= Chiara Banchini =

Swiss musician (born 1946)

Chiara Banchini is a Swiss violinist, involved in the historical performance practice movement. She specializes in the music of the Baroque.

Banchini was born in 1946 in Lugano, Switzerland. She graduated from the Geneva Conservatory, where she earned the Virtuoso award; following this, she studied under Sandor Vegh and dedicated several years to the creation of contemporary works as a member of the Contrechamps Ensembleand. She then moved to the Royal Conservatory in The Hague under Sigiswald Kuijken for the Baroque violin. She taught at the Centre for Early Music in Geneva and began performing as a soloist.
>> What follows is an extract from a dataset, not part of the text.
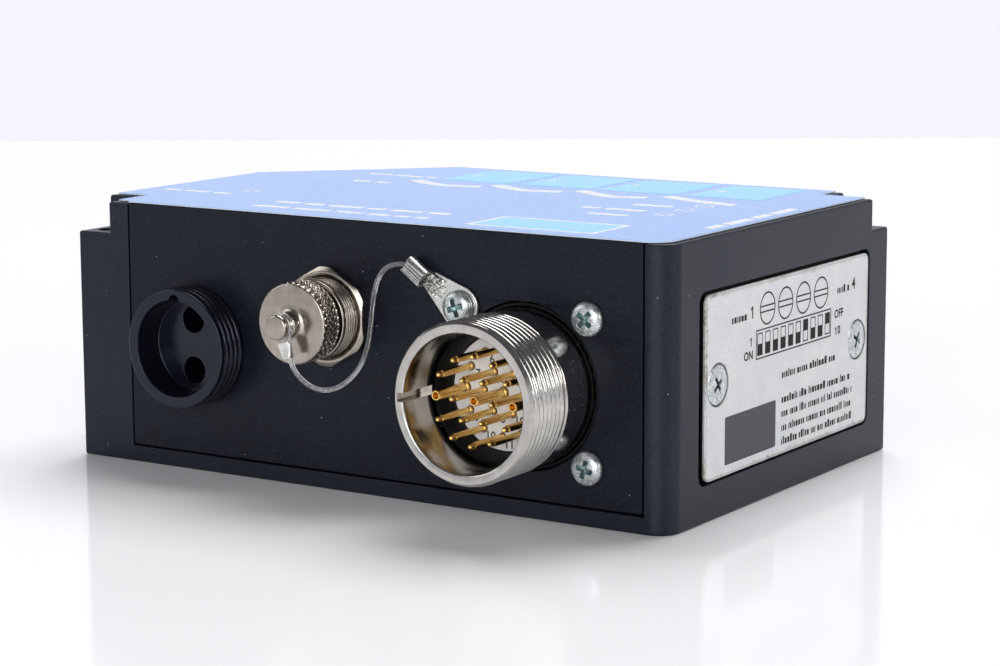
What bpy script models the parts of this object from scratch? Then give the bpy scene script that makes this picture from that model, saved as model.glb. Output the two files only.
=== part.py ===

In 1981, she moved from Geneva to the Schola Cantorum Basiliensis in Basel, where she formed Ensemble 415, a Baroque performance ensemble, which was dissolved in January 2012. The group took its name from a common Baroque pitch. The ensemble's recording of Arcangelo Corelli's Concerti Grossi for Harmonia Mundi was a commercial success in 1992, as was their 1996 recording of Antonio Vivaldi's Stabat Mater. She has also recorded with Erato, Virgin Records, Accent, Astreé, and Zig Zag Territories.

In 2014 she started a collaboration with Theresia Youth Baroque Orchestra of which she is permanent conductor together with Claudio Astronio and Alfredo Bernardini.

She plays a violin attributed to Nicolò Amati in 1674.